Orbifold Geometrization

I was curious about the actual algorithm for geometrizing an orbifold — it’s only lightly sketched at in Thurston’s Three Dimensional Topology and Geometry. Hence the app. The details are now inside some javascript:

Check out this web demo.

In this testbed demo, type in your favorite hyperbolic orbifold symbol — pretty much any string of digits, *’s, x’s and o’s will do. Typical orbifold symbols are 3xx o*347 **xo

Hit “hash the orbifold” and up will come a geometrization of it, lifted into the hyperbolic plane, which you may drag around with your mouse.

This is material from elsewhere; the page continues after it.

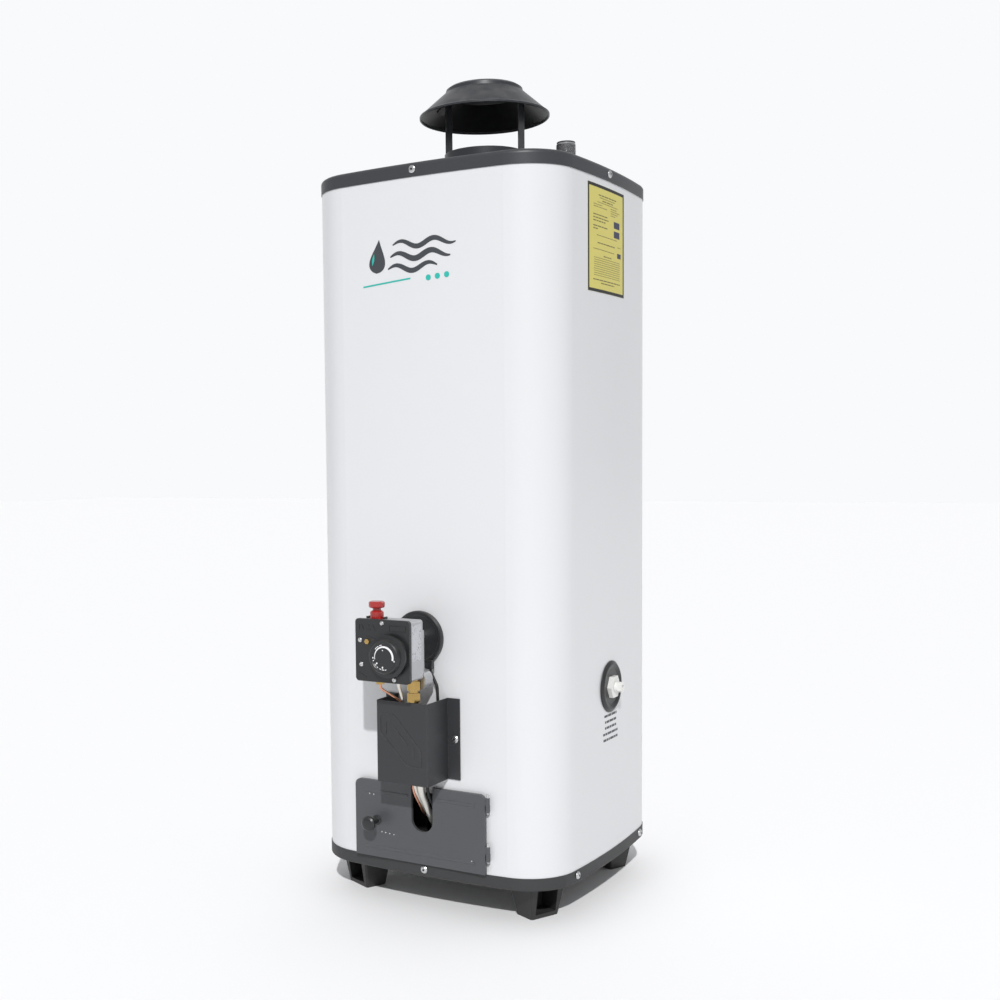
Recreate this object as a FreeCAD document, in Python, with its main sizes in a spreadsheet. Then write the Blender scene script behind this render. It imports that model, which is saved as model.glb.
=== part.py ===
import FreeCAD, Part
import math
import os
import Sketcher

# Gas storage water heater: a crowned square jacket on four feet, a vented hood on top,
# a gas control in front with its tubes going down behind a shield to the burner.
# Frame: origin on the floor under the flue, +Z up, the front faces -Y, +X to its right.

doc = FreeCAD.newDocument("WaterHeater")
sheet = doc.addObject("Spreadsheet::Sheet", "Sizes")

dimensions = {
    # jacket and its two covers
    "bodyWidth": 400, "bodyDepth": 400, "cornerRadius": 75, "crownRadius": 1400,
    "sheetWall": 1, "footHeight": 50, "trayHeight": 18, "jacketSeen": 949.5,
    "lidHeight": 20, "lidEdge": 6, "trayEdge": 3, "foamGap": 0.5,
    "intakeRadius": 70,
    # feet
    "footSpacingWide": 280, "footSpacingDeep": 258, "footTurn": -25, "footLong": 48,
    "footShort": 34, "footTaper": 8, "footChamfer": 2.5, "footWall": 4, "footLip": 6,
    # vent hood
    "collarRadius": 59, "collarHeight": 45, "collarFlange": 12, "legWidth": 19,
    "legThick": 1.5, "capRadius": 95.5, "capRim": 96.7, "capLip": 5, "capRise": 31,
    "capShoulder": 57.5, "capCrown": 8, "capWall": 1, "flueRadius": 38, "flueWall": 1.6,
    # water connections
    "nippleSpacing": 260, "nippleRadius": 13.35, "nippleWall": 2.9, "nippleHeight": 45.5,
    "linerRim": 2, "linerWall": 1.4, "coverClearance": 1.2,
    # tank, with the room left over its top
    "tankRadius": 160, "tankWall": 2.5, "skirtHeight": 185, "headSpace": 57.5, "headDome": 34,
    # burner door, standing just over the tray and proud of the face
    "doorLeft": 110, "doorRight": 98.5, "doorTall": 110.5, "doorWall": 1, "doorDepth": 5,
    "doorGap": 1.5, "doorProud": 5.5, "doorCorner": 9, "notchHalf": 17, "notchFloor": 46.1,
    "hingeBeside": 3.5, "hingeProud": 3.5, "pinRadius": 1.6, "knuckleRadius": 3,
    "knuckleLength": 10, "runningGap": 0.05, "upperHinge": 86.5, "lowerHinge": 18.5,
    "knobAcross": -74, "knobRise": 53.5, "knobRadius": 10.5, "knobStem": 4.5,
    "knobReach": 28,
    # doorway behind it, by how far the door laps over each edge
    "lapLeft": 12, "lapRight": 14.5, "lapLow": 10.5, "lapHigh": 9,
    # other openings in the jacket
    "valveAcross": -3, "valveRise": 321, "valveHole": 14,
    "drainAcross": -8, "drainRise": 239, "drainHole": 15,
    # tube shield, between the door and the gas control
    "shieldHalf": 40, "shieldReach": 58, "shieldFlange": 19, "shieldOverDoor": 15,
    "shieldUnderPlate": 33, "shieldWall": 1,
    # gas control, by its distances from its pipe and from the face
    "plateLeft": 45, "plateRight": 39, "plateBelow": 48, "plateAbove": 36,
    "plateReach": 100, "plateThick": 5, "plateCorner": 5, "castingReach": 62,
    "castingInset": 2, "dialAcross": 9, "dialBelow": 11.5, "dialRadius": 22,
    "dialSkirt": 28.5, "dialDepth": 12, "dialSeat": 26.5, "seatHeight": 5,
    "spindleRadius": 4, "buttonAcross": -22.5, "buttonReach": 81, "buttonHead": 11,
    "buttonWaist": 5.5, "buttonStem": 9.2, "buttonHeight": 24, "buttonTravel": 6,
    "inletRadius": 9.5, "inletDepth": 16, "inletReach": 79, "inletBelow": 27,
    "spudRadius": 10, "spudHex": 14, "escutcheonRadius": 37.5, "escutcheonDepth": 7,
    # tubes and leads
    "manifoldRadius": 5, "pilotTubeRadius": 2.4, "thermocoupleRadius": 1.6,
    "igniterRadius": 2.1,
    # burner, above the tray's floor
    "burnerRadius": 62, "burnerRise": 62,
    # drain
    "drainDish": 37, "drainReach": 19, "drainHex": 15, "drainTip": 7.5, "drainBore": 3.5,
    # rating label, below the lid
    "labelBelow": 9.5, "labelTall": 146, "labelFront": 82, "labelRear": 44, "filmWall": 0.25,
    # screws
    "screwHead": 5.5, "screwDome": 2.6, "screwShank": 2.1,
    "lidScrewFront": -7, "lidScrewSide": -12, "trayScrewStep": 118,
}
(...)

At the right of the window are parameters that may be freely controlled in the parametrization.

What this is:

An orbifold is just a compact topological surface, adorned with some marked points (gyration points/branch points in the interior; kaleidoscopic points/no real topological name pts on the boundary)

Just as an unadorned topological surfaces has a space of possible geometries, so too do orbifolds:
This barely shows up in the flat orbifolds, and not at all in the spherical ones, but is ubiquitous among the negatively curved ones;
The more complicated the topology of an orbifold, the more degrees of freedom there are in its geometrization.
The construction is basically the same as for surfaces: chop everything into pairs of pants, and then halve those into right-angled hexagons. The trick is handling the marked points and not blowing off the orientation reversing bits.

This algorithm was referred to in Thurston’s Three Dimensional Geometry and Topology, and was implemented in a wonderful drawing program by Adam Deaton in the early 1990’s, but the details don’t appear to be documented anywhere. Including here, for the moment.

In essence, knowing three angles of a hyperbolic triangle determines its sides, and the equations go through even if the measure of the angles might be imaginary. This has a meaningful interpretation: a vertex with an imaginary angle is geometrically an edge perpendicular to the actual edges of the triangle, and the length of the edge is the magnitude of the imaginary angle. (So a triangle with three imaginary angles is actually a hexagon). The strategy, then, is to carve up an orbifold into these generalized triangles; the angles (real or imaginary) may be freely chosen, determining the remaining lengths.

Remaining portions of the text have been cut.